The new rule also allows firms to hire outside firms to conduct surveys of current and former clients and use the results in their marketing. But firms that do this have to be careful to disclose how much they paid for the polling and the methods used in the data collection. They also must make sure that the third party enlisted did not set out to obtain a particular result and that it presents its survey results in a fair and accurate manner.

Other provisions of the new marketing rule:

  • Defines an advertisement as a communication an advisor sends to two or more current or potential clients about new advisory services.
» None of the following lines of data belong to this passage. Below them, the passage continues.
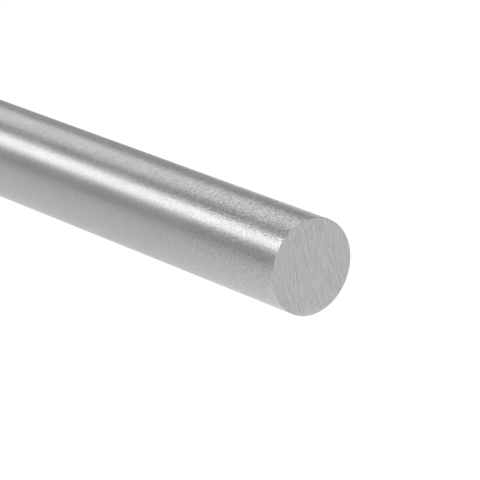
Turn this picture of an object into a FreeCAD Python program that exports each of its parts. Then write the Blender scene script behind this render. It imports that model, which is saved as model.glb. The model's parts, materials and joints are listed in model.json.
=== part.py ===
# Round metal bar: one cut length of solid ground steel stock, lying on its side.
#
# The bar runs along X. The origin is at the middle of its underside, so the bar's lowest line
# is on Z = 0 and its axis is half a diameter above it. Both ends are cut square and sanded
# flat, and their edges are lightly broken all round.

import FreeCAD, Part
import Sketcher
import os

# Driving sizes in millimetres.
SIZES = {
    "bar_diameter": 25.4,
    "bar_length": 304.8,
    "edge_break": 0.1,
}


def make_sizes(doc):
    """The sheet that drives the model: one named cell for each size."""
    sheet = doc.addObject("Spreadsheet::Sheet", "Sizes")
    for row, (name, value) in enumerate(SIZES.items(), start=1):
        sheet.set(f"A{row}", name)
        sheet.set(f"B{row}", str(value))
        sheet.setAlias(f"B{row}", name)
    doc.recompute()
    return sheet


def origin_plane(body, role):
    """One of the body's own base planes, such as YZ_Plane."""
    return next(f for f in body.Origin.OriginFeatures if f.Role == role)


def make_section(body):
    """The bar's round cross-section, drawn about its axis across the bar's length."""
    section = body.newObject("Sketcher::SketchObject", "section")
    section.AttachmentSupport = (origin_plane(body, "YZ_Plane"), [""])
    section.MapMode = "FlatFace"

    centre = FreeCAD.Vector(0, 0, 0)
    across_plane = FreeCAD.Vector(0, 0, 1)
    radius = SIZES["bar_diameter"] / 2
    circle = section.addGeometry(Part.Circle(centre, across_plane, radius), False)

    # Point 3 of a circle is its centre, and point 1 of geometry -1 is the sketch's origin.
    section.addConstraint(Sketcher.Constraint("Coincident", circle, 3, -1, 1))
    across = section.addConstraint(Sketcher.Constraint("Diameter", circle, 2 * radius))
    section.setExpression(f"Constraints[{across}]", "Sizes.bar_diameter")
    return section


def end_edges(shape):
    """The two circles where the barrel meets the end faces."""
    return [
        f"Edge{number}"
        for number, edge in enumerate(shape.Edges, start=1)
        if isinstance(edge.Curve, Part.Circle)
    ]


def make_bar(doc):
    """The bar itself: the section extruded both ways from the middle, its end edges broken."""
    bar = doc.addObject("PartDesign::Body", "round_bar")
    bar.Label = "round_bar"
    section = make_section(bar)

    stock = bar.newObject("PartDesign::Pad", "stock")
    stock.Profile = section
    stock.Midplane = True
    stock.setExpression("Length", "Sizes.bar_length")
    doc.recompute()

    broken_edges = bar.newObject("PartDesign::Chamfer", "broken_edges")
    broken_edges.Base = (stock, end_edges(stock.Shape))
    broken_edges.setExpression("Size", "Sizes.edge_break")
    bar.Tip = broken_edges

    # The bar lies on the floor, so its axis is half a diameter up.
    bar.setExpression("Placement.Base.z", "Sizes.bar_diameter / 2")
    doc.recompute()
    return bar


def check(doc, parts):
    """Stops the build where an object failed or a solid isn't sound."""
    for item in doc.Objects:
        if "Invalid" in item.State or "Error" in item.State:
            raise RuntimeError(f"{item.Name} failed: {item.State}")
    for part in parts:
        if part.Shape.isNull() or not part.Shape.isValid():
            raise RuntimeError(f"{part.Label} has no valid shape")


def write(parts):
    """Each piece's solid goes to its own STEP file, named for the piece."""
    os.makedirs("parts", exist_ok=True)
    for part in parts:
        part.Shape.exportStep(f"parts/{part.Label}.step")
        box = part.Shape.BoundBox
        print(
            f"{part.Label}: {box.XLength:.2f} x {box.YLength:.2f} x {box.ZLength:.2f} mm, "
            f"lowest point {box.ZMin:.3f} mm, volume {part.Shape.Volume:.0f} mm3"
        )


doc = FreeCAD.newDocument("round_bar")
make_sizes(doc)
pieces = [make_bar(doc)]
check(doc, pieces)
write(pieces)
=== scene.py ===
import json
import math

import bmesh
import bpy
from mathutils import Matrix, Vector


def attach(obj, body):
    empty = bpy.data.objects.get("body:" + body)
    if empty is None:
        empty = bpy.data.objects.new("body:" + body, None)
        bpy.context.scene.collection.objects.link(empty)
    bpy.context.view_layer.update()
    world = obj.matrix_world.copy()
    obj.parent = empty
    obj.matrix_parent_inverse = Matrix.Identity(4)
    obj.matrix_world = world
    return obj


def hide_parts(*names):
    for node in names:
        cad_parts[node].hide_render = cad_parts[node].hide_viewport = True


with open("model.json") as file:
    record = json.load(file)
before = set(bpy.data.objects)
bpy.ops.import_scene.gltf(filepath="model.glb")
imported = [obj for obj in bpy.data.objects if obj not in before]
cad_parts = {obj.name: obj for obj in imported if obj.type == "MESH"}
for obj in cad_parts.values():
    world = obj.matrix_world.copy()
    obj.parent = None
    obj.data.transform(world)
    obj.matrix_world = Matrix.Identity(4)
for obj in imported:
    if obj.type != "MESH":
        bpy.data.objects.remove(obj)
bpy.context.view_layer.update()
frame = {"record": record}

mm = 0.001  # the scene is in metres, and so is every length that isn't marked mm


def hexToLinear(hexColour):
    # the sRGB curve undone, channel by channel
    channels = [int(hexColour[start:start + 2], 16) / 255 for start in (1, 3, 5)]
    linear = [c / 12.92 if c <= 0.04045 else ((c + 0.055) / 1.055) ** 2.4 for c in channels]
    return (*linear, 1.0)


def addNode(tree, kind, settings=None, links=None):
    # settings go to the node's own options or its sockets, links to its sockets, by name or number. A Mix
    # node takes its share at 0, numbers at 2 and 3 or colours at 6 and 7, and its colour comes out at 2
    node = tree.nodes.new(kind)
    for name, value in (settings or {}).items():
        if isinstance(name, int) or name in node.inputs:
            node.inputs[name].default_value = value
        else:
            setattr(node, name, value)
    for name, output in (links or {}).items():
        tree.links.new(output, node.inputs[name])
    return node


def newMaterial(name):
    material = bpy.data.materials.new(name)
    material.use_nodes = True
    material.node_tree.nodes.clear()
    return material


# The bar: 1 in ground steel stock, both ends sanded square and their edges just broken
bar = {
    "edgeBreak": 0.1 * mm,      # how far the broken edge runs back from the corner
    "edgeSteps": 6,             # facets across the rounded edge
    "segments": 256,            # round the barrel
    "ringSpacing": 6.35 * mm,   # rings along the barrel
    "faceRings": (0.25, 0.5, 0.75, 0.96),       # rings on each end face, as shares of its radius
    "squareOn": 0.99,           # a facet turned to the bar's length at least so squarely is an end face's
    "mapGap": 1.5 * mm,         # between the parts of the texture map
    "mapFaces": 1.6,            # how much larger than the barrel the end faces are laid out on it
}

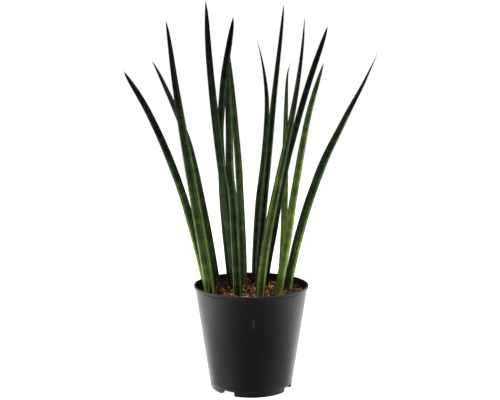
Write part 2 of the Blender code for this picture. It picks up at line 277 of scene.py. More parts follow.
def add_node(tree, kind, inputs=(), stops=(), **settings):
    """Adds a shader node with its settings, inputs and links. stops fill a colour ramp.

    A MapRange takes in order a value, the two ends it runs between and the two ends it is mapped to.
    """
    made = tree.nodes.new("ShaderNode" + kind)
    for name, value in settings.items():
        setattr(made, name, value)
    fill(tree, made, inputs)
    if stops:
        ramp = made.color_ramp.elements
        while len(ramp) < len(stops):
            ramp.new(1.0)
        for element, (position, colour) in zip(ramp, stops):
            element.position = position
            element.color = colour
    return made


def new_material(name, inputs):
    """A material with constants on its shader, what adds a node to it and what fills its shader's inputs."""
    made = bpy.data.materials.new(name)
    made.use_nodes = True
    tree = made.node_tree
    finish = partial(fill, tree, tree.nodes["Principled BSDF"])
    finish(inputs)
    return made, partial(add_node, tree), finish


def grid_quads(rows, columns):
    """Quads between neighbouring rows of a grid whose last column joins its first, counted row by row."""
    low = np.arange(rows - 1)[:, None] * columns
    here = np.arange(columns)[None, :]
    beside = (here + 1) % columns
    corners = [low + here, low + beside, low + columns + beside, low + columns + here]
    return np.stack(corners, -1).reshape(-1, 4)


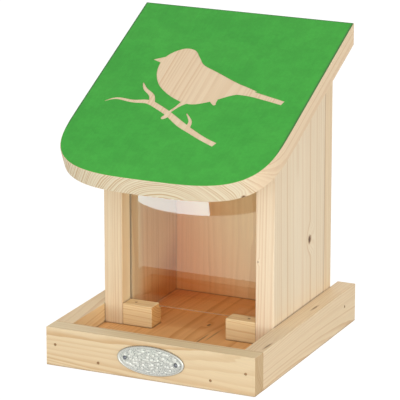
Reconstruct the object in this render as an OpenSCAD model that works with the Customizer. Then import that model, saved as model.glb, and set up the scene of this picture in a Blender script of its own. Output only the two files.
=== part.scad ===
// Hopper bird feeder: a railed tray, a three-sided seed house with a clear
// window raised on two blocks, and a painted roof that hinges at the rear.
// Millimetres. X runs to the right, the front faces -Y and Z is up. The origin
// is on the ground, under the middle of the feeder's width and depth.

/* [Tray] */
// Thickness of the front rail
front_rail_t = 12.7; // [8:0.1:18]
// Thickness of the two side rails
side_rail_t = 12.7; // [8:0.1:18]
// Height of the three rails
rail_h = 25.4; // [20:0.1:40]
// Thickness of the tray floor
floor_t = 12.7; // [9:0.1:16]
// Tray floor in front of the house, measured from the tray's front face
porch_d = 57.6; // [45:0.1:80]
// Tray floor left open behind the back board
rear_ledge = 12.6; // [6:0.1:25]

/* [House] */
// Outside width of the house, over both side boards
house_w = 119.2; // [104:0.2:160]
// Thickness of the side boards
side_t = 12.7; // [9:0.1:18]
// Depth of the side boards, front edge to rear edge
side_d = 81.4; // [70:0.2:120]
// Thickness of the back board
back_t = 12; // [9:0.5:18]
// Height of the back board's rear edge above the tray floor
back_h = 177.4; // [160:0.2:230]

/* [Window and feed gap] */
// Thickness of the clear pane
pane_t = 2; // [1.5:0.1:4]
// Set-back of the pane's front face from the side boards' front edges
pane_setback = 12; // [9:0.5:20]
// Room between the pane's top and the shut roof
pane_headroom = 9; // [8.5:0.5:30]
// Depth of the saw groove that holds the pane's edge
groove_depth = 5; // [3:0.5:6]
// Play between the pane's edge and the bottom of each groove
pane_end_play = 0.5; // [0.2:0.1:1]
// Play between the pane's faces and the walls of its grooves
pane_face_play = 0.3; // [0.2:0.05:0.6]
// Gap between the pane and the ledges that it stands on
pane_seat = 0.2; // [0.1:0.05:0.3]
// Width of each feed block
block_w = 21; // [14:0.5:30]
// Height of each feed block
block_h = 14.3; // [10:0.1:22]
// Wood left behind the pane on each feed block's ledge
block_lip = 0.5; // [0.4:0.1:4]
// Depth of the ledge that carries the pane, below the block's top
ledge_drop = 3; // [2:0.5:5]

/* [Roof] */
// Thickness of the roof board
roof_t = 12.7; // [9:0.1:18]
// Reach of the roof's underside past the tray's front face
roof_front_overhang = -1.5; // [-5:0.5:20]
// Overhang of the roof past each side board
roof_side_overhang = 14.2; // [5:0.1:30]
// Slope of the roof
roof_slope = 25.4; // [18:0.1:30]
// Length of the roof's rounded front, along the slope
roof_round_len = 62; // [20:1:90]
// Squareness of the rounded front, where 2 is half an ellipse
roof_round_power = 3.5; // [2:0.1:8]
// Gap between the shut roof and the house
roof_gap = 0.2; // [0.1:0.05:0.5]
// Thickness of the coat of paint
paint_t = 0.3; // [0.2:0.05:0.5]
// Bare wood left between the paint and the roof's edges
paint_margin = 0.4; // [0.2:0.1:3]
// Width of the bare songbird and twig, across the roof
bird_w = 116.6; // [60:0.2:118]
// Length of the figure, along the slope
bird_h = 90.8; // [60:0.2:92]
// Distance from the roof's front edge up to the figure's lowest point
bird_rise = 37.6; // [30:0.2:50]

/* [Hinges] */
// Length of each hinge
hinge_len = 25; // [20:1:34]
// Distance from the house's side to the near end of the hinge
hinge_inset = 15.5; // [6:0.5:17]
// Wood left bare above each hinge, on the roof's rear face
hinge_top_margin = 2.5; // [1.5:0.1:3.5]
// Thickness of a hinge leaf
leaf_t = 0.8; // [0.6:0.1:1.2]
// Outside radius of the hinge knuckles
knuckle_r = 1.6; // [1.4:0.1:2]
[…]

One-on-one communications are exempted.
  • Prohibits not only false statements and material omissions of fact but also statements that could give rise to misleading implications or inferences.
  • Excludes statements that are unrelated to advisory services but are instead about a firm's community or philanthropic activity or are merely displays of its name.
  • Requires advisors to keep records of every advertisement they have authorized, compensation they've paid for ads and testimonials, and data they've used in presentations of investment performance, among other things.
  • Calls on advisors to answer a series of questions about their advertising practices when annually amending their Form ADV — used to register with the SEC.

Lamba said the marketing rule has certainly given advisors plenty to think about over the past 18 months. Fortunately, he said, most appear to be taking their new responsibilities seriously.
"Based on all the meetings I've had with our membership," he said, "we should be ready to go."